→ EXERCISE MATERIALS:

--- Start ---

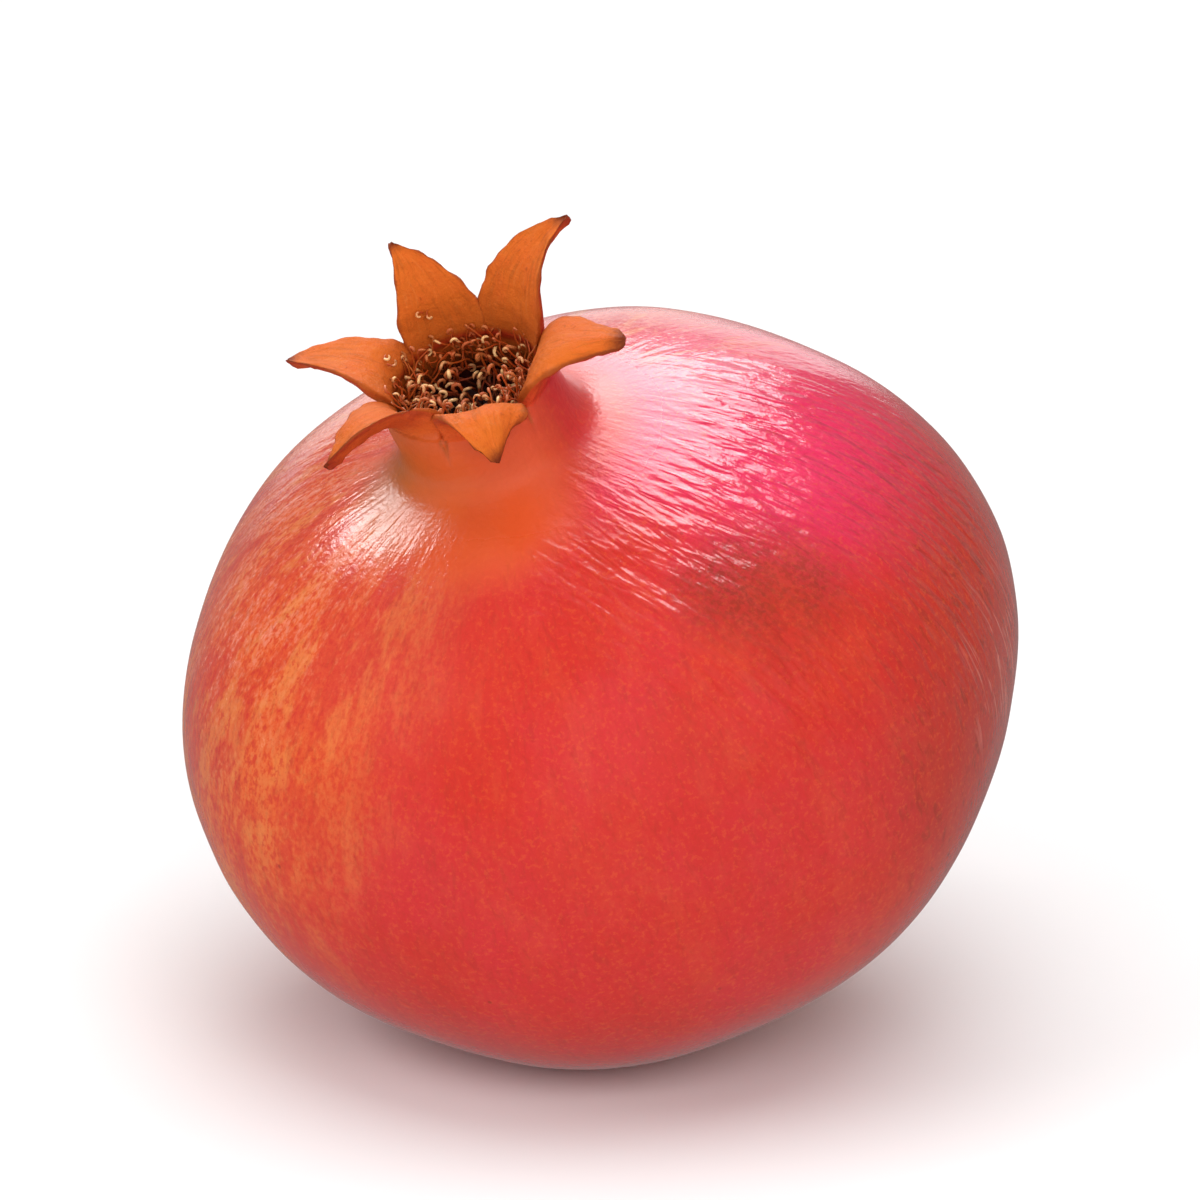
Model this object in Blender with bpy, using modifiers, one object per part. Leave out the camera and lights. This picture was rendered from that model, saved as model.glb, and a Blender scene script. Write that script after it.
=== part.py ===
"""A whole pomegranate, as picked, lying on the small flat spot of its own rind.

The fruit grew as one piece: the body, the neck and the crown of six sepals are one solid. The dried
stamens stand in the crown's cup, each a piece of its own, and the stub of the stalk is at the other end.

World frame: +Z up, origin at the centre of the flat spot, the crown leaning towards -Y.
Metres. Run with: blender --background --python part.py
"""

from math import asin, cos, exp, pi, radians, sin, sqrt

import bmesh
import bpy
from mathutils import Vector
from mathutils.geometry import interpolate_bezier

# Driving dimensions. The fruit's own frame has its axis along Z and its widest ring at Z = 0.
BODY_RADIUS = 0.050
UPPER_HEIGHT = 0.038
LOWER_HEIGHT = 0.042
LEAN = radians(24.0)
FLAT_DEPTH = 0.0016

NECK_RADIUS = 0.0106
NECK_FLARE = 0.0080
NECK_FLARE_POWER = 4.5
RIM_HEIGHT = 0.0456
RIM_WALL = 0.0022
RIM_DRAFT = 0.00022
CUP_DEPTH = 0.0100
CUP_FLOOR_RADIUS = 0.0062
CUP_FLOOR_RISE = 0.0030
CROWN_OFFSET = 0.0036
CROWN_OFFSET_AZIMUTH = radians(217.0)
CROWN_OFFSET_START = 0.026

SEPAL_WIDTH = 0.0112
SEPAL_THICKNESS = 0.0015
SEPAL_ROOT = 0.0030
SEPAL_CUP = 0.0017
SEPAL_TIP_SHARE = 0.09

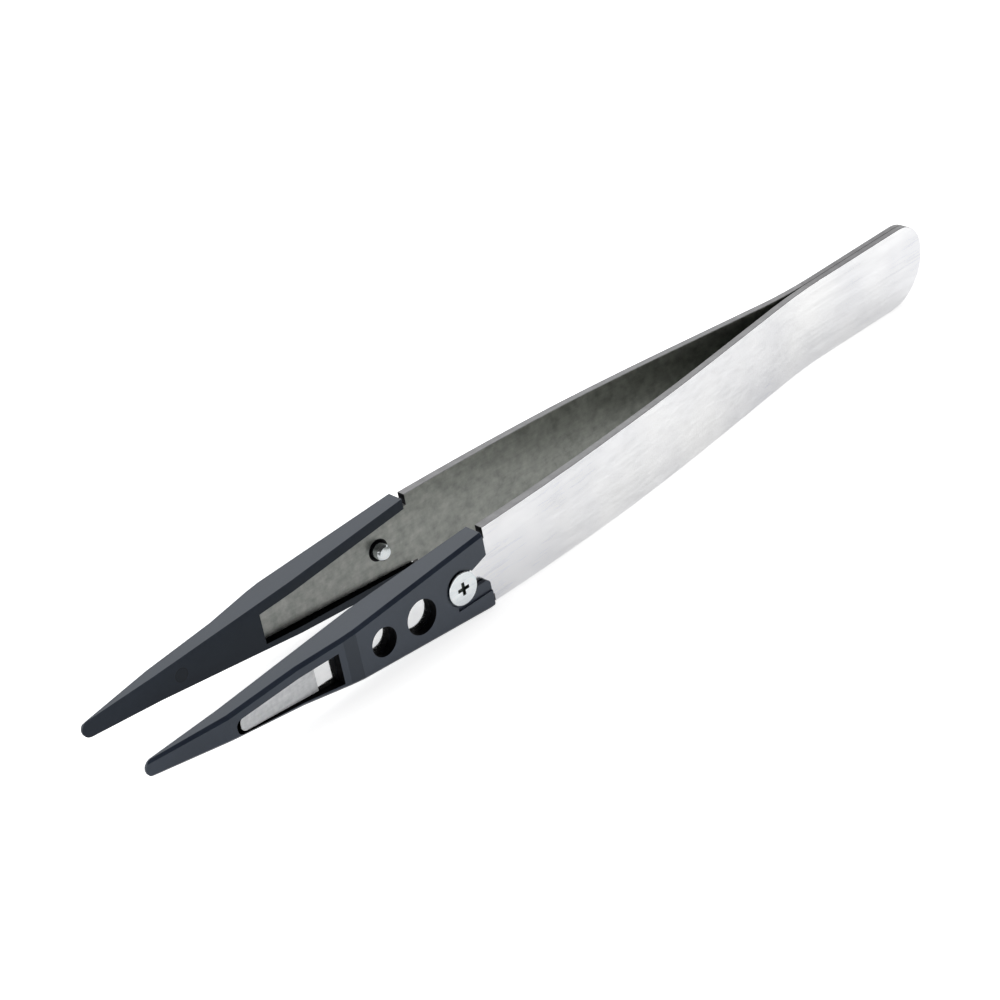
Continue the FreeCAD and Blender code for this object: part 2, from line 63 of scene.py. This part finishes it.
# Places along the arms: the threaded hole and the room round it, the front of the weld, the rear of the
# tongue's matt blasted front, the place in front of which forward-looking faces are dark cut ends, and
# the stretch over which the inner face goes from the tongue's look to the arm's.
THREAD_HOLE = -22.875
THREAD_HOLE_ROOM = 1.5
WELD_START = 43.5
BLASTED_END = -43.2
CUT_ENDS = -15
TONGUE_FADE = (-32.0, 6.0)

# Places along the tips: where the black walls of the window begin, the slope where the outer plate
# begins, the slot's mouth beside the screw, and the x and z of the ejector's mark.
WINDOW_WALLS = -50
STEP_START = -39.675
STEP_END = -37.975
SLOT_MOUTH = -21.8
MARK = (-51.6, 4.95)

# A wall of a recess sees its own piece within this reach, looking from just above its surface. A face
# that is turned out lies this far from the blade's middle and looks away from it.
SIGHT = 16
SIGHT_START = 0.01
TURNED_OUT = 0.5

# The cross recess: its radius, and its depths below the top of the screw's head.
RECESS_RADIUS = 0.95
RECESS_DEPTHS = (0.02, 0.5)

# Shares of a normal along an axis, for faces that look roughly or squarely along it.
LEANING = 0.3
FACING = 0.7
WELD_FACING = 0.85
SQUARELY = 0.9

# Meshes: points that are one, angles of flat and of sharp edges, the area in square millimetres of a
# large face, and the widths of the rounded edges.
SAME_POINT = 0.002
FLAT_ANGLE = 1.0
ARM_FLAT_ANGLE = 0.3
KINK_ANGLE = 1.5
SHARP_ANGLE = 35
ARM_SHARP_ANGLE = 50
BEVEL_ANGLE = 28
LARGE_FACE = 1.5
TIP_ROUND = 0.1
SCREW_ROUND = 0.05

# Textures: the scales of the noises, and the depths of their relief. The steel's marks run along x.
STREAK_SCALE = (110, 2600, 2600)
BRUSHED_SCALE = (300, 9000, 9000)
STEEL_GRAIN_SCALE = 9000
PLASTIC_CLOUD_SCALE = 180
PLASTIC_GRAIN_SCALE = 6000
STEEL_RELIEF = 0.01
PLASTIC_RELIEF = 0.02
MARK_RELIEF = 0.05

# The parts of a noise over which the colour, the roughness and the streaks change.
STEEL_CLOUDS = (0.32, 0.68)
CLOUDS = (0.3, 0.7)
STREAKS = (0.34, 0.62)

# The plastic's sheen, and the ejector's mark as shares of a reach with their brightness: a dull disc
# with a dark rim.
PLASTIC_IOR = 1.52
PLASTIC_TINT = (0.86, 0.94, 1.0, 1)
MARK_REACH = 2
MARK_RINGS = ((0.0, 0.62), (0.36, 0.62), (0.4, 0.3), (0.44, 1.0))

# The floor, in metres: half its side, its brightness for the camera, and the glow that the steel
# mirrors. The glow rises along x, and ends along a slanted line behind the far arm.
FLOOR_REACH = 3.0
FLOOR_BRIGHTNESS = 0.78
GLOW_RISE = (-0.055, -0.030)
GLOW_LEVELS = (0.28, 0.54)
GLOW_SLANT = 0.104
GLOW_END = (0.0056, 0.0085)

# The light tent: where it gets brighter towards the back and darker above the horizon, and how bright.
BACK_RISE = (-0.25, 0.45)
BACK_LEVELS = (0.05, 1.35)
HORIZON_FADE = (0.12, 0.4)
HORIZON_LEVELS = (1.6, 0.0)

# The camera.
CAMERA_PLACE = (-163.505, -205.24, 153.70)
CAMERA_RIGHT = (0.7270, -0.6661, -0.1667)
CAMERA_FORWARD = (0.5214, 0.6935, -0.4973)
CAMERA_LENS = 93.33
CAMERA_SENSOR = 36.0
CAMERA_CLIP = (0.01, 20.0)


# Node helpers.
def new_material(name):
    """Make a material, and give it with its nodes, its links and its shader."""
    mat = bpy.data.materials.new(name)
    mat.use_nodes = True
    nodes = mat.node_tree.nodes
    return mat, nodes, mat.node_tree.links, nodes["Principled BSDF"]


def node(nodes, kind, **settings):
    """Add a node with its settings."""
    made = nodes.new(kind)
    for key, value in settings.items():
        setattr(made, key, value)
    return made


def noise(nodes, links, vector, scale, detail, roughness):
    """Add a noise over the vector's space."""
    made = node(nodes, "ShaderNodeTexNoise")
    made.inputs["Scale"].default_value = scale
    made.inputs["Detail"].default_value = detail
    made.inputs["Roughness"].default_value = roughness
    links.new(vector, made.inputs["Vector"])
    return made.outputs["Fac"]


def stretched(nodes, links, vector, scale):
    """Scale a vector differently along each axis."""
    made = node(nodes, "ShaderNodeMapping")
    made.inputs["Scale"].default_value = scale
    links.new(vector, made.inputs["Vector"])
    return made.outputs["Vector"]


def coordinates(nodes, links, vector):
    """Split a vector into its X, Y and Z."""
    made = node(nodes, "ShaderNodeSeparateXYZ")
    links.new(vector, made.inputs["Vector"])
    return made.outputs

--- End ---

→ PROBLEM STATEMENT:
Write down again the exact lines running from the beginning of the data to the line containing "FLAT_DEPTH = 0.0016", with both ends included.

→ RIGHT ANSWER:
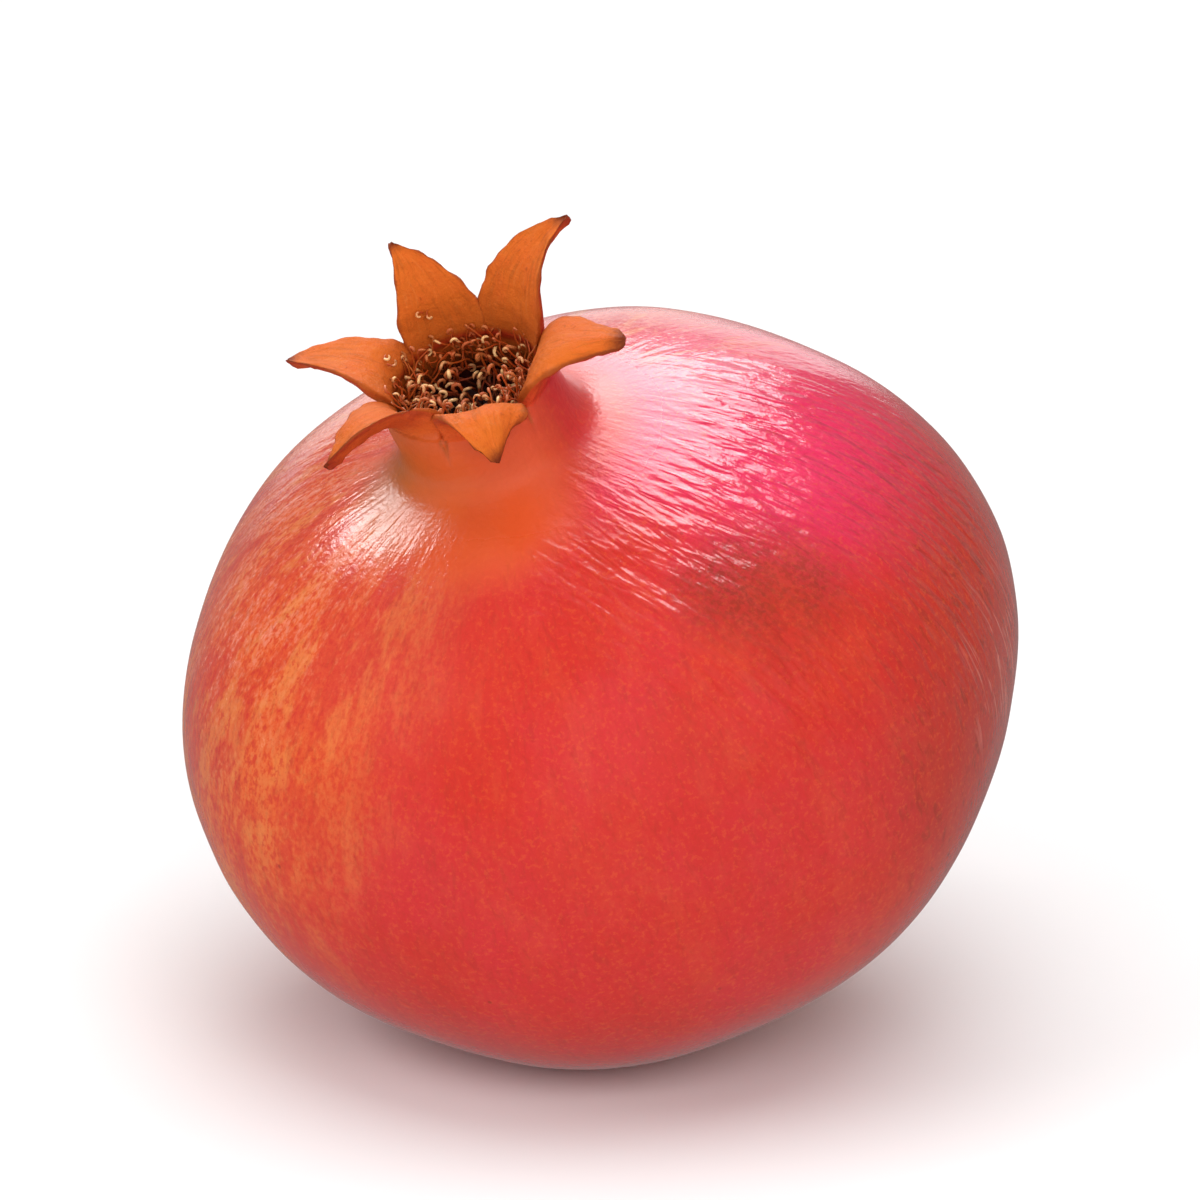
Model this object in Blender with bpy, using modifiers, one object per part. Leave out the camera and lights. This picture was rendered from that model, saved as model.glb, and a Blender scene script. Write that script after it.
=== part.py ===
"""A whole pomegranate, as picked, lying on the small flat spot of its own rind.

The fruit grew as one piece: the body, the neck and the crown of six sepals are one solid. The dried
stamens stand in the crown's cup, each a piece of its own, and the stub of the stalk is at the other end.

World frame: +Z up, origin at the centre of the flat spot, the crown leaning towards -Y.
Metres. Run with: blender --background --python part.py
"""

from math import asin, cos, exp, pi, radians, sin, sqrt

import bmesh
import bpy
from mathutils import Vector
from mathutils.geometry import interpolate_bezier

# Driving dimensions. The fruit's own frame has its axis along Z and its widest ring at Z = 0.
BODY_RADIUS = 0.050
UPPER_HEIGHT = 0.038
LOWER_HEIGHT = 0.042
LEAN = radians(24.0)
FLAT_DEPTH = 0.0016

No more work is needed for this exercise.